◆ **Task details**
The data below must be copied in full and without any change.

◆ **Recorded data**
————————

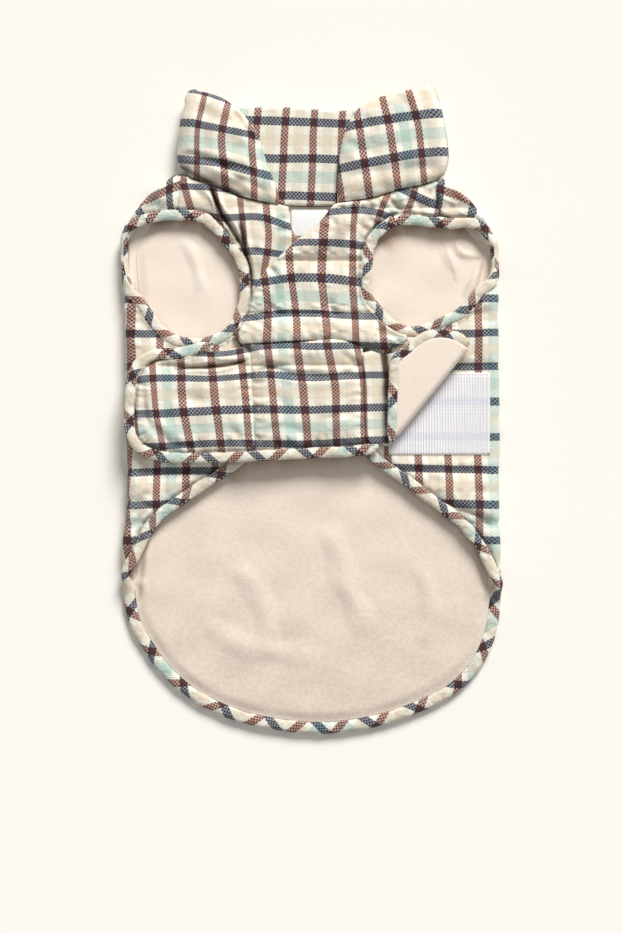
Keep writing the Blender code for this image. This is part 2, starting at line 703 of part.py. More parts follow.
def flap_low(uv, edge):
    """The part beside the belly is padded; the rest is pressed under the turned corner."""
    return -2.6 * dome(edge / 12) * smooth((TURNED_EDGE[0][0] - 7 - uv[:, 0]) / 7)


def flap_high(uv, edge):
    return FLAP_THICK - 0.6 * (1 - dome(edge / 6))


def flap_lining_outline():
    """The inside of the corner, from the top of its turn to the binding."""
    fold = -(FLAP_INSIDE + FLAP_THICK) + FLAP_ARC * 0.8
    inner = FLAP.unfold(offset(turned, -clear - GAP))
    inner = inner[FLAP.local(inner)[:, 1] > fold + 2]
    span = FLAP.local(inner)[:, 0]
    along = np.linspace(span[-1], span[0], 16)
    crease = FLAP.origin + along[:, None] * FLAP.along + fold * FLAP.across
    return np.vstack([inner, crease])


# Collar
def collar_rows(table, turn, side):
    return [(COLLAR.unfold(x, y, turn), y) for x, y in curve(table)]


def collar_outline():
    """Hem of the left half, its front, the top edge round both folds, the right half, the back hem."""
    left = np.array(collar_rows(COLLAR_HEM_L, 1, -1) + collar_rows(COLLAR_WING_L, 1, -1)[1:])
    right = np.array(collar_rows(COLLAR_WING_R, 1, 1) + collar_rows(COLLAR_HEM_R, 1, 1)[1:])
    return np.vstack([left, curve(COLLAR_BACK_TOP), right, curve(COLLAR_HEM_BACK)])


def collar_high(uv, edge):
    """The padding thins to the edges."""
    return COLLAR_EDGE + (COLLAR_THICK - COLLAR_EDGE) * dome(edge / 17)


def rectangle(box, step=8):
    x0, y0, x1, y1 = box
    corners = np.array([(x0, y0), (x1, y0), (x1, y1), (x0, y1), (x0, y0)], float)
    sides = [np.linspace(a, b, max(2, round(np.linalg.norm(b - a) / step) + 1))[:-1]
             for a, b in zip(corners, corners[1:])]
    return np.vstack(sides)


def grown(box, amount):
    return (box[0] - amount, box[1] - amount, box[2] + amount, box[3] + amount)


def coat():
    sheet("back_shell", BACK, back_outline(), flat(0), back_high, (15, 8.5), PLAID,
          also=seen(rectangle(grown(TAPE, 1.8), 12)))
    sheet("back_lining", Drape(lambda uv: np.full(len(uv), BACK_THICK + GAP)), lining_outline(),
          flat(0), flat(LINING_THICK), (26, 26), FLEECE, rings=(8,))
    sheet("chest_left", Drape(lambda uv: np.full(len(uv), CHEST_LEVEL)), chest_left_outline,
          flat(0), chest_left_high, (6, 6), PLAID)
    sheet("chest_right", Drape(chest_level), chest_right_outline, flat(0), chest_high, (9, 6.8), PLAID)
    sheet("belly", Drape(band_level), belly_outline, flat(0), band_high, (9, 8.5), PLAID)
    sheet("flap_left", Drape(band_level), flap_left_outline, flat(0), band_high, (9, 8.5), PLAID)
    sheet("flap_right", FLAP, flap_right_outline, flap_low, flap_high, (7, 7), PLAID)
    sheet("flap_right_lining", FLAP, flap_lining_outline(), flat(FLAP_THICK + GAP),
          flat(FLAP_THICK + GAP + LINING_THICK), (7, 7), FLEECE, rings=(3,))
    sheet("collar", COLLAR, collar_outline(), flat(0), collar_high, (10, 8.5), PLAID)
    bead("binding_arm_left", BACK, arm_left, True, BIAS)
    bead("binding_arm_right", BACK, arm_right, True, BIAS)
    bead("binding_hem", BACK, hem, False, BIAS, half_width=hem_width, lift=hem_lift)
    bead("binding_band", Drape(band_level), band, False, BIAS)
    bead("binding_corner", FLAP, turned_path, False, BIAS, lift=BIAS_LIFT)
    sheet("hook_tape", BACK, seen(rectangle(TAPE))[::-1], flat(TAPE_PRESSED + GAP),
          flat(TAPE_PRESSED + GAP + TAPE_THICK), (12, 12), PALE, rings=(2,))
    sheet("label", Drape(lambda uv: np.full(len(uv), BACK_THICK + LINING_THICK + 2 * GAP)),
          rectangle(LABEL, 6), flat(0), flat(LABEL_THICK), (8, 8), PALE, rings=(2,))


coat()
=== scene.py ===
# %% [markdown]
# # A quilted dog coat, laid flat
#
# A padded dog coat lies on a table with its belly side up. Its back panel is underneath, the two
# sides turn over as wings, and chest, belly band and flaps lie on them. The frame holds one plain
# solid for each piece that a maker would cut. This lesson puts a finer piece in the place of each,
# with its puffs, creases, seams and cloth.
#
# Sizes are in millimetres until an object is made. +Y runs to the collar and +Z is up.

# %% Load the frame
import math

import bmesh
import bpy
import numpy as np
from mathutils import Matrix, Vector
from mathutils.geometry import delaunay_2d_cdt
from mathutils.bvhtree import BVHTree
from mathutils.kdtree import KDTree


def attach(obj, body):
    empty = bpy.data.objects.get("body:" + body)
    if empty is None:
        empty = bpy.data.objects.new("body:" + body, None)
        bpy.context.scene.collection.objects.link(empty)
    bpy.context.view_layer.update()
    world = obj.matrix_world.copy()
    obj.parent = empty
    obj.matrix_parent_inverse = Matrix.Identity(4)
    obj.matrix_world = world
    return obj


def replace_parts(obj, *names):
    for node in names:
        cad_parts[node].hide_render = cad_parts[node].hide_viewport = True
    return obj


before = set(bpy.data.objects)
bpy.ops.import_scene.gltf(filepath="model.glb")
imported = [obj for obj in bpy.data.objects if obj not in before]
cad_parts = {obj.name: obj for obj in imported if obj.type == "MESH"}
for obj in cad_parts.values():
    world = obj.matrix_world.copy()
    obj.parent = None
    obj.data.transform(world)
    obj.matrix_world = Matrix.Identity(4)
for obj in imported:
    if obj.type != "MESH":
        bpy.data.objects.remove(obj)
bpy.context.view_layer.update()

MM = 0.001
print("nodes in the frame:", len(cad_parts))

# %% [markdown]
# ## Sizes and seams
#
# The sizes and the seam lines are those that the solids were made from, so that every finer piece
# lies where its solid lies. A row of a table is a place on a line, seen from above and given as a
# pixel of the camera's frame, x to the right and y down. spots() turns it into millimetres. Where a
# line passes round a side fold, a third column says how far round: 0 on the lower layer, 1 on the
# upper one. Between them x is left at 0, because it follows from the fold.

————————

◆ **Written response**
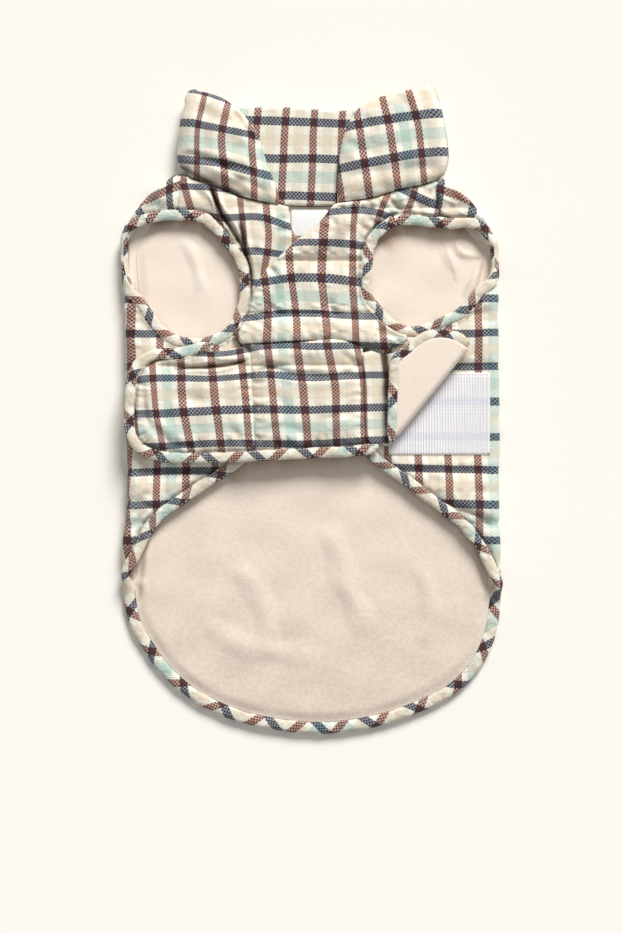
Keep writing the Blender code for this image. This is part 2, starting at line 703 of part.py. More parts follow.
def flap_low(uv, edge):
    """The part beside the belly is padded; the rest is pressed under the turned corner."""
    return -2.6 * dome(edge / 12) * smooth((TURNED_EDGE[0][0] - 7 - uv[:, 0]) / 7)


def flap_high(uv, edge):
    return FLAP_THICK - 0.6 * (1 - dome(edge / 6))


def flap_lining_outline():
    """The inside of the corner, from the top of its turn to the binding."""
    fold = -(FLAP_INSIDE + FLAP_THICK) + FLAP_ARC * 0.8
    inner = FLAP.unfold(offset(turned, -clear - GAP))
    inner = inner[FLAP.local(inner)[:, 1] > fold + 2]
    span = FLAP.local(inner)[:, 0]
    along = np.linspace(span[-1], span[0], 16)
    crease = FLAP.origin + along[:, None] * FLAP.along + fold * FLAP.across
    return np.vstack([inner, crease])


# Collar
def collar_rows(table, turn, side):
    return [(COLLAR.unfold(x, y, turn), y) for x, y in curve(table)]


def collar_outline():
    """Hem of the left half, its front, the top edge round both folds, the right half, the back hem."""
    left = np.array(collar_rows(COLLAR_HEM_L, 1, -1) + collar_rows(COLLAR_WING_L, 1, -1)[1:])
    right = np.array(collar_rows(COLLAR_WING_R, 1, 1) + collar_rows(COLLAR_HEM_R, 1, 1)[1:])
    return np.vstack([left, curve(COLLAR_BACK_TOP), right, curve(COLLAR_HEM_BACK)])


def collar_high(uv, edge):
    """The padding thins to the edges."""
    return COLLAR_EDGE + (COLLAR_THICK - COLLAR_EDGE) * dome(edge / 17)


def rectangle(box, step=8):
    x0, y0, x1, y1 = box
    corners = np.array([(x0, y0), (x1, y0), (x1, y1), (x0, y1), (x0, y0)], float)
    sides = [np.linspace(a, b, max(2, round(np.linalg.norm(b - a) / step) + 1))[:-1]
             for a, b in zip(corners, corners[1:])]
    return np.vstack(sides)


def grown(box, amount):
    return (box[0] - amount, box[1] - amount, box[2] + amount, box[3] + amount)


def coat():
    sheet("back_shell", BACK, back_outline(), flat(0), back_high, (15, 8.5), PLAID,
          also=seen(rectangle(grown(TAPE, 1.8), 12)))
    sheet("back_lining", Drape(lambda uv: np.full(len(uv), BACK_THICK + GAP)), lining_outline(),
          flat(0), flat(LINING_THICK), (26, 26), FLEECE, rings=(8,))
    sheet("chest_left", Drape(lambda uv: np.full(len(uv), CHEST_LEVEL)), chest_left_outline,
          flat(0), chest_left_high, (6, 6), PLAID)
    sheet("chest_right", Drape(chest_level), chest_right_outline, flat(0), chest_high, (9, 6.8), PLAID)
    sheet("belly", Drape(band_level), belly_outline, flat(0), band_high, (9, 8.5), PLAID)
    sheet("flap_left", Drape(band_level), flap_left_outline, flat(0), band_high, (9, 8.5), PLAID)
    sheet("flap_right", FLAP, flap_right_outline, flap_low, flap_high, (7, 7), PLAID)
    sheet("flap_right_lining", FLAP, flap_lining_outline(), flat(FLAP_THICK + GAP),
          flat(FLAP_THICK + GAP + LINING_THICK), (7, 7), FLEECE, rings=(3,))
    sheet("collar", COLLAR, collar_outline(), flat(0), collar_high, (10, 8.5), PLAID)
    bead("binding_arm_left", BACK, arm_left, True, BIAS)
    bead("binding_arm_right", BACK, arm_right, True, BIAS)
    bead("binding_hem", BACK, hem, False, BIAS, half_width=hem_width, lift=hem_lift)
    bead("binding_band", Drape(band_level), band, False, BIAS)
    bead("binding_corner", FLAP, turned_path, False, BIAS, lift=BIAS_LIFT)
    sheet("hook_tape", BACK, seen(rectangle(TAPE))[::-1], flat(TAPE_PRESSED + GAP),
          flat(TAPE_PRESSED + GAP + TAPE_THICK), (12, 12), PALE, rings=(2,))
    sheet("label", Drape(lambda uv: np.full(len(uv), BACK_THICK + LINING_THICK + 2 * GAP)),
          rectangle(LABEL, 6), flat(0), flat(LABEL_THICK), (8, 8), PALE, rings=(2,))


coat()
=== scene.py ===
# %% [markdown]
# # A quilted dog coat, laid flat
#
# A padded dog coat lies on a table with its belly side up. Its back panel is underneath, the two
# sides turn over as wings, and chest, belly band and flaps lie on them. The frame holds one plain
# solid for each piece that a maker would cut. This lesson puts a finer piece in the place of each,
# with its puffs, creases, seams and cloth.
#
# Sizes are in millimetres until an object is made. +Y runs to the collar and +Z is up.

# %% Load the frame
import math

import bmesh
import bpy
import numpy as np
from mathutils import Matrix, Vector
from mathutils.geometry import delaunay_2d_cdt
from mathutils.bvhtree import BVHTree
from mathutils.kdtree import KDTree


def attach(obj, body):
    empty = bpy.data.objects.get("body:" + body)
    if empty is None:
        empty = bpy.data.objects.new("body:" + body, None)
        bpy.context.scene.collection.objects.link(empty)
    bpy.context.view_layer.update()
    world = obj.matrix_world.copy()
    obj.parent = empty
    obj.matrix_parent_inverse = Matrix.Identity(4)
    obj.matrix_world = world
    return obj


def replace_parts(obj, *names):
    for node in names:
        cad_parts[node].hide_render = cad_parts[node].hide_viewport = True
    return obj


before = set(bpy.data.objects)
bpy.ops.import_scene.gltf(filepath="model.glb")
imported = [obj for obj in bpy.data.objects if obj not in before]
cad_parts = {obj.name: obj for obj in imported if obj.type == "MESH"}
for obj in cad_parts.values():
    world = obj.matrix_world.copy()
    obj.parent = None
    obj.data.transform(world)
    obj.matrix_world = Matrix.Identity(4)
for obj in imported:
    if obj.type != "MESH":
        bpy.data.objects.remove(obj)
bpy.context.view_layer.update()

MM = 0.001
print("nodes in the frame:", len(cad_parts))

# %% [markdown]
# ## Sizes and seams
#
# The sizes and the seam lines are those that the solids were made from, so that every finer piece
# lies where its solid lies. A row of a table is a place on a line, seen from above and given as a
# pixel of the camera's frame, x to the right and y down. spots() turns it into millimetres. Where a
# line passes round a side fold, a third column says how far round: 0 on the lower layer, 1 on the
# upper one. Between them x is left at 0, because it follows from the fold.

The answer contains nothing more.